İstanbul’da ortalama 7,2 metrekare olan kişi başına düşen yeşil alan miktarı, hem mevzuatla belirlenen alt sınırın hem de Dünya Sağlık Örgütü’nün sağlıklı bir yaşam için tavsiye ettiği miktarın altında. Kentteki yeşil alanlar, kişi başına düşen yeşil alan miktarının çoğu kez 3,5 metrekareyi dahi bulamadığı merkez ilçelerde daha da yetersiz kalıyor. Dolayısıyla şehirde yeni park ve bahçeler planlamak, yaşam kalitesini artırma potansiyeli taşıyor. Ancak bu tür projeler, toplumun tamamını gözeterek hayata geçirilmediğinde, sosyal eşitsizlikleri derinleştirme riski barındırıyor.
Nitekim söz konusu araştırma, yeni açılan Millet Bahçeleri nedeniyle dönüşüm riski taşıyan 28 mahallenin 23’ünde, konut fiyatlarının İstanbul ortalamasından daha hızlı arttığını gösteriyor. Örneğin en yüksek artışının yaşandığı Ayazma Millet Bahçesi çevresinde, fiyatların yüzde 120 oranında yükseldiği tespit edildi. Çalışmaya göre bu bölgelerin birçoğunda mevcut sakinlerin yerini, giderek daha varlıklı ve yüksek eğitimli gruplar almaya başlıyor.
Bulgular, büyük ölçekli yeşil alan projelerinin yalnızca çevreyi değil, toplumsal yapıyı da dönüştürme gücüne sahip olduğunu ve bu tür dönüşümlerin kimi zaman istenmeyen sonuçlar doğurabileceğini gösteriyor. Araştırma, kentsel yeşil dönüşüm süreçlerinde fiziksel çevrenin yanı sıra toplumsal dinamiklerin de gözetilmesi gerektiğine dikkat çekiyor.

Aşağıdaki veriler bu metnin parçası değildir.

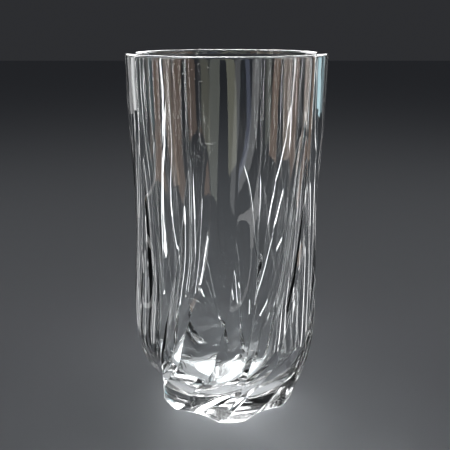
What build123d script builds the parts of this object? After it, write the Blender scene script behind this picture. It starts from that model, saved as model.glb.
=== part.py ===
"""Mixing glass: one heavy tumbler of clear pressed crystal with a swirl of flutes.

The outside is one wall of six plain lands, six wide flutes and six narrow ones,
which wind up it side by side and fade out below the rim. The inside is plain.
Millimetres, +Z up, the origin on the axis at the face the glass stands on.
"""
from build123d import *
import os
from math import cos, radians, sin, sqrt

# ---------------------------------------------------------------- overall size
HEIGHT = 150.0
RIM_RADIUS = 39.8
RIM_WALL = 4.4
BASE_THICKNESS = 10.5
LIP_ROUNDING = 1.0

# ------------------------------------------------------------------- the lands
# (height, radius) up the outside, where it is not cut by a flute
OUTSIDE_WALL = [(0, 28.8), (1.6, 30.4), (8, 32.6), (20, 36.9), (32, 39.4), (45, 40.1), (62, 39.6), (90, 38.9),
                (118, 39.3), (HEIGHT, RIM_RADIUS)]

# ------------------------------------------------------------------ the hollow
BOWL_TOP_HEIGHT = 34.5
BOWL_TOP_RADIUS = 32.4
BOWL_FLAT_RADIUS = 10.0
MOUTH_RADIUS = RIM_RADIUS - RIM_WALL
LIP_HEIGHT = HEIGHT - LIP_ROUNDING
INSIDE_WALL = [(BOWL_TOP_HEIGHT, BOWL_TOP_RADIUS), (80, 34.0), (LIP_HEIGHT, MOUTH_RADIUS)]

# ----------------------------------------------------------------- the rounding
# How far in from both faces the middle of a quarter round lies, as a share of its radius.
QUARTER_ROUND = 1 - sqrt(0.5)
# How far a rounding surface runs past the face that it leaves.
RUN_PAST = 0.05

# --------------------------------------------------------------- the underside
RECESS_RADIUS = 19.0
RECESS_DEPTH = 0.8

# ------------------------------------------------------------------ the flutes
FLUTE_COUNT = 6
FLUTE_PITCH = 360.0 / FLUTE_COUNT
# Each list holds (height, value). Angles are in degrees about +Z, counted from
# -Y towards +X; the swirl is the way they grow with height.
# The land is the uncut strip between its two edges.
LAND_LOW_EDGE = [(0, -5.0), (2, -3.0), (10, 7.0), (16, 14.0), (24, 23.0), (30, 30.0), (40, 34.5), (50, 38.0),
                 (63, 44.5), (82, 50.0), (98, 51.5), (112, 50.8), (120, 49.2), (127, 47.2), (150, 47.0)]
LAND_HIGH_EDGE = [(0, 9.5), (4, 21.0), (11, 32.0), (17, 37.0), (26, 48.0), (33, 53.0), (45, 57.0), (53, 60.0),
                  (74, 64.0), (100, 66.0), (150, 67.0)]
# The ridge where a wide flute meets the narrow one beside it.
SHARED_RIDGE = [(0, -8.0), (10, 3.0), (16, 9.0), (24, 12.0), (31, 14.5), (40, 18.5), (50, 22.5), (72, 30.5),
                (86, 34.0), (104, 37.5), (116, 41.0), (127, 45.7), (150, 45.5)]
# The valley along the bottom of a wide flute, above the height where it begins.
VALLEY = [(0, -14.0), (10, -2.0), (17, 5.0), (24, 8.5), (31, 11.3), (43, 14.3), (61, 17.6), (87, 18.5),
          (110, 22.0), (150, 30.0)]
VALLEY_BEGINS = 16.0
VALLEY_FULL = 34.0
# Depths below the lands: of the round scoop a wide flute starts as, of its valley, and of the ridge.
SCOOP_DEPTH = [(0, 3.6), (6, 4.2), (14, 4.6), (24, 4.5), (36, 4.0)]
VALLEY_DEPTH = [(0, 3.0), (43, 3.0), (61, 2.5), (87, 1.5), (105, 0.8), (118, 0.25), (128, 0.0)]
VALLEY_HOLLOWING = 0.25
RIDGE_DEPTH = [(0, 0.3), (12, 0.8), (22, 1.4), (36, 1.6), (50, 1.2), (70, 0.75), (90, 0.5), (110, 0.35),
               (120, 0.2), (128, 0.0)]
# A narrow flute has a round section of one radius, so its depth goes with its width squared.
NARROW_DEPTH_AT_PITCH_QUARTER = 1.05
# How many points draw each edge of the outline.
LAND_POINTS, LONG_SIDE_POINTS, SHORT_SIDE_POINTS, NARROW_POINTS = 4, 6, 4, 5
# Where the outline is drawn, from a little under the foot to a little over the rim.
STATION_HEIGHTS = [-2, 0, 2, 4.5, 7.5, 11, 15, 18, 21, 24, 27, 30, 34, 38, 43, 49, 57, 66, 76, 87, 97, 106,
                   114, 120, 125, 130, 136, 142, 148, 153]


def slopes(pairs):
    """The slopes of a smooth curve at its (height, value) pairs, with no overshoot between them."""
    steps = [(b[0] - a[0], (b[1] - a[1]) / (b[0] - a[0])) for a, b in zip(pairs, pairs[1:])]
    inner = []
    for (below, rise), (above, next_rise) in zip(steps, steps[1:]):
        weight = 2 * above + below
        next_weight = above + 2 * below
        same_way = rise * next_rise > 0
        inner.append((weight + next_weight) / (weight / rise + next_weight / next_rise) if same_way else 0.0)
    return [steps[0][1]] + inner + [steps[-1][1]]


def curve(pairs):
    """A smooth function of height through (height, value) pairs, level past the ends."""
    pair_slopes = slopes(pairs)

    def value(z):
        z = min(max(z, pairs[0][0]), pairs[-1][0])
        index = max(i for i, pair in enumerate(pairs[:-1]) if pair[0] <= z)
        (low_z, low_value), (high_z, high_value) = pairs[index], pairs[index + 1]
        span = high_z - low_z
        t = (z - low_z) / span
        rise = high_value - low_value
        bend_low = pair_slopes[index] * span - rise
        bend_high = rise - pair_slopes[index + 1] * span
        return low_value + rise * t + t * (1 - t) * (bend_low * (1 - t) + bend_high * t)

    return value


def wall_segments(pairs):
    """The same smooth curve as a chain of Bezier edges in a (radius, height) sketch."""
    for (low, high), (slope, next_slope) in zip(zip(pairs, pairs[1:]), zip(slopes(pairs), slopes(pairs)[1:])):
        third = (high[0] - low[0]) / 3
        Bezier(
            (low[1], low[0]),
            (low[1] + slope * third, low[0] + third),
            (high[1] - next_slope * third, high[0] - third),
            (high[1], high[0]),
        )


outside_radius = curve(OUTSIDE_WALL)
land_low = curve(LAND_LOW_EDGE)
land_high = curve(LAND_HIGH_EDGE)
shared_ridge = curve(SHARED_RIDGE)
valley = curve(VALLEY)
scoop_depth = curve(SCOOP_DEPTH)
valley_depth = curve(VALLEY_DEPTH)
ridge_depth = curve(RIDGE_DEPTH)


def at(angle, offset, z):
    """The point at an angle, so far outside the lands, at height z."""
    radius = outside_radius(z) + offset
    return Vector(radius * sin(radians(angle)), -radius * cos(radians(angle)), z)


def valley_share(z):
    """How far across the wide flute its valley lies, from the land's edge."""
    return (valley(z) + FLUTE_PITCH - land_high(z)) / (shared_ridge(z) + FLUTE_PITCH - land_high(z))


def wide_offset(share, z):
    """The wide flute's surface; share runs from 0 at the land to 1 at the shared ridge."""
    ridge = ridge_depth(z)
    deep = valley_depth(z)
    bottom = valley_share(z)
    scoop = -ridge * share - (scoop_depth(z) - ridge / 2) * 4 * share * (1 - share)
    part = share / bottom
    long_side = -deep * part - VALLEY_HOLLOWING * deep * 4 * part * (1 - part)
    short_side = -ridge - (deep - ridge) * (1 - share) / (1 - bottom)
    groove = long_side if share <= bottom else short_side
    t = min(max((z - VALLEY_BEGINS) / (VALLEY_FULL - VALLEY_BEGINS), 0.0), 1.0)
    blend = t * t * (3 - 2 * t)
    return scoop * (1 - blend) + groove * blend


def narrow_offset(share, z):
    """The narrow flute's surface; share runs from 0 at the shared ridge to 1 at the land."""
    width = land_low(z) - shared_ridge(z)
    depth = NARROW_DEPTH_AT_PITCH_QUARTER * (width / (FLUTE_PITCH / 4)) ** 2
    return -ridge_depth(z) * (1 - share) - depth * 4 * share * (1 - share)


def spread(start, end, count):
    """Evenly spaced values from start to end."""
    return [start + (end - start) * index / (count - 1) for index in range(count)]


def outside_section(z):
    """The closed outline of the outside at height z: four edges to a pitch."""
    low = land_low(z)
    high = land_high(z)
    ridge = shared_ridge(z)
    bottom = valley_share(z)
    wide_width = ridge + FLUTE_PITCH - high
    edges = []
    for index in range(FLUTE_COUNT):
        turn = index * FLUTE_PITCH
        wide_start = turn + high
        narrow_start = turn + FLUTE_PITCH + ridge
        land = [at(turn + angle, 0.0, z) for angle in spread(low, high, LAND_POINTS)]
        long_side = [at(wide_start + share * wide_width, wide_offset(share, z), z)
                     for share in spread(0.0, bottom, LONG_SIDE_POINTS)]
        short_side = [at(wide_start + share * wide_width, wide_offset(share, z), z)
                      for share in spread(bottom, 1.0, SHORT_SIDE_POINTS)]
        narrow = [at(narrow_start + share * (low - ridge), narrow_offset(share, z), z)
                  for share in spread(0.0, 1.0, NARROW_POINTS)]
        edges += [Edge.make_spline(points) for points in (land, long_side, short_side, narrow)]
    return Wire(edges)


def turned(build_profile):
    """The solid that a (radius, height) profile makes when it turns about the axis."""
    with BuildPart() as solid:
        with BuildSketch(Plane.XZ):
            with BuildLine():
                build_profile()
            make_face()
        revolve(axis=Axis.Z)
    return solid.part


def hollow_profile():
    """The drink's space, with the inner half of the rounded lip, and open above."""
    Line((0, BASE_THICKNESS), (BOWL_FLAT_RADIUS, BASE_THICKNESS))
    EllipticalCenterArc(
        (BOWL_FLAT_RADIUS, BOWL_TOP_HEIGHT),
        BOWL_TOP_RADIUS - BOWL_FLAT_RADIUS,
        BOWL_TOP_HEIGHT - BASE_THICKNESS,
        start_angle=270,
        arc_size=90,
    )
    wall_segments(INSIDE_WALL)
    middle = (MOUTH_RADIUS + QUARTER_ROUND * LIP_ROUNDING, HEIGHT - QUARTER_ROUND * LIP_ROUNDING)
    end = (MOUTH_RADIUS + LIP_ROUNDING, HEIGHT + RUN_PAST)
    ThreePointArc((MOUTH_RADIUS, LIP_HEIGHT), middle, end)
    Polyline(end, (end[0], HEIGHT + RIM_WALL), (0, HEIGHT + RIM_WALL), (0, BASE_THICKNESS))


def lip_profile():
    """What rounding takes off the outer edge of the lip."""
    start = (RIM_RADIUS + RUN_PAST, LIP_HEIGHT)
    middle = (RIM_RADIUS - QUARTER_ROUND * LIP_ROUNDING, HEIGHT - QUARTER_ROUND * LIP_ROUNDING)
    end = (RIM_RADIUS - LIP_ROUNDING, HEIGHT + RUN_PAST)
    ThreePointArc(start, middle, end)
    clear_of_rim = RIM_RADIUS + RIM_WALL
    clear_of_top = HEIGHT + RIM_WALL
    Polyline(end, (end[0], clear_of_top), (clear_of_rim, clear_of_top), (clear_of_rim, LIP_HEIGHT), start)


# --------------------------------------------------------------------- modelling
wall = Solid.make_loft([outside_section(z) for z in STATION_HEIGHTS])
between_foot_and_rim = Pos(0, 0, HEIGHT / 2) * Cylinder(2 * RIM_RADIUS, HEIGHT)
recess_sphere_radius = (RECESS_RADIUS**2 + RECESS_DEPTH**2) / (2 * RECESS_DEPTH)
recess = Pos(0, 0, RECESS_DEPTH - recess_sphere_radius) * Sphere(recess_sphere_radius)
glass = (wall & between_foot_and_rim) - turned(hollow_profile) - turned(lip_profile) - recess

os.makedirs("parts", exist_ok=True)
export_step(glass, "parts/glass_body.step")
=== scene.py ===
import math

import bpy
import numpy as np
from mathutils import Euler, Matrix


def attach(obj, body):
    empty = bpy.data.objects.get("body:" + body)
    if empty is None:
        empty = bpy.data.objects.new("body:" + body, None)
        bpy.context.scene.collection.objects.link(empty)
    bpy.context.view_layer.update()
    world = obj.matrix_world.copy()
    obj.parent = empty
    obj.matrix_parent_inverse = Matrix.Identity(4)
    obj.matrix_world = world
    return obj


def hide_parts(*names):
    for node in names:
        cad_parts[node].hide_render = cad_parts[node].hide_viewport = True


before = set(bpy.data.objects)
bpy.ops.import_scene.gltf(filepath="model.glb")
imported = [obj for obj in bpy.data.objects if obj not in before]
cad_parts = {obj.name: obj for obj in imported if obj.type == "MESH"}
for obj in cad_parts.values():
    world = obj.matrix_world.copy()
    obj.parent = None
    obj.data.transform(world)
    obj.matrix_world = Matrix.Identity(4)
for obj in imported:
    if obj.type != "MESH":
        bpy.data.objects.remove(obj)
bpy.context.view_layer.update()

MM = 0.001

# ------------------------------------------------------------------ the glass
# Millimetres and degrees, as the CAD part has them. Each list holds (height, value).
HEIGHT = 150.0
RIM_RADIUS = 39.8
RIM_WALL = 4.4
MOUTH_RADIUS = RIM_RADIUS - RIM_WALL
LIP_ROUNDING = 1.0
LIP_HEIGHT = HEIGHT - LIP_ROUNDING
BASE_THICKNESS = 10.5
FOOT_ROUNDING = 1.3
RECESS_RADIUS, RECESS_DEPTH = 19.0, 0.8
BOWL_TOP_HEIGHT, BOWL_TOP_RADIUS, BOWL_FLAT_RADIUS = 34.5, 32.4, 10.0
FLUTE_COUNT = 6
PITCH = 360.0 / FLUTE_COUNT
OUTSIDE_WALL = [(0, 28.8), (1.6, 30.4), (8, 32.6), (20, 36.9), (32, 39.4), (45, 40.1), (62, 39.6), (90, 38.9),
                (118, 39.3), (150, 39.8)]
INSIDE_WALL = [(BOWL_TOP_HEIGHT, BOWL_TOP_RADIUS), (80, 34.0), (LIP_HEIGHT, MOUTH_RADIUS)]
LAND_LOW_EDGE = [(0, -5.0), (2, -3.0), (10, 7.0), (16, 14.0), (24, 23.0), (30, 30.0), (40, 34.5), (50, 38.0),
                 (63, 44.5), (82, 50.0), (98, 51.5), (112, 50.8), (120, 49.2), (127, 47.2), (150, 47.0)]
LAND_HIGH_EDGE = [(0, 9.5), (4, 21.0), (11, 32.0), (17, 37.0), (26, 48.0), (33, 53.0), (45, 57.0), (53, 60.0),
                  (74, 64.0), (100, 66.0), (150, 67.0)]
SHARED_RIDGE = [(0, -8.0), (10, 3.0), (16, 9.0), (24, 12.0), (31, 14.5), (40, 18.5), (50, 22.5), (72, 30.5),
                (86, 34.0), (104, 37.5), (116, 41.0), (127, 45.7), (150, 45.5)]
VALLEY = [(0, -14.0), (10, -2.0), (17, 5.0), (24, 8.5), (31, 11.3), (43, 14.3), (61, 17.6), (87, 18.5),
          (110, 22.0), (150, 30.0)]
VALLEY_BEGINS, VALLEY_FULL = 16.0, 34.0
SCOOP_DEPTH = [(0, 3.6), (6, 4.2), (14, 4.6), (24, 4.5), (36, 4.0)]
VALLEY_DEPTH = [(0, 3.0), (43, 3.0), (61, 2.5), (87, 1.5), (105, 0.8), (118, 0.25), (128, 0.0)]
VALLEY_HOLLOWING = 0.25
RIDGE_DEPTH = [(0, 0.3), (12, 0.8), (22, 1.4), (36, 1.6), (50, 1.2), (70, 0.75), (90, 0.5), (110, 0.35),
               (120, 0.2), (128, 0.0)]
NARROW_DEPTH_AT_PITCH_QUARTER = 1.05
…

‘‘Millet Bahçeleri’’ projesi, 2018 yılında, yeşil alan eksikliğiyle mücadele etmek amacıyla kamuoyuna sunuldu. Duyurulmasından bu yana, kentsel yeşil alan açığını dengelemek amacıyla İstanbul’un ve Türkiye’nin dört bir yanında 291 ‘‘millet bahçesi’’ hayata geçirildi.
Parklar, yürüyüş yolları, kütüphaneler ve sosyal alanlarla donatılmış yeşil koridorlar aracılığıyla halkın doğayla buluşmasını sağlayacak bu proje, akademik çevreler tarafından yalnızca bir çevre düzenlemesi değil, aynı zamanda bir rant üretim aracı olarak da değerlendiriliyor. Nitekim proje alanlarının çevresinde inşa edilen yeni konutlar, bu bahçelere olan fiziksel yakınlıklarını pazarlama aracı olarak kullanırken; “Millet Bahçesi manzaralı”, “Millet Bahçesi’ne komşu” gibi ifadeler, gayrimenkul ilanlarında sıklıkla yer buluyor.
Bazı bahçeler, halk tarafından daha önce de kullanılan yeşil alanların yeniden adlandırılmasıyla hayata geçirilirken bazılarıysa atıl durumdaki alanların dönüştürülmesiyle oluşturuldu. Ancak bu gelişmeler, bazı bölgelerde konut fiyatlarının belirgin şekilde yükselmesine ve bu artışın, bölgede yaşamak isteyen ya da yaşayan bazı gruplar için erişilebilirliğinin azalmasına neden oldu.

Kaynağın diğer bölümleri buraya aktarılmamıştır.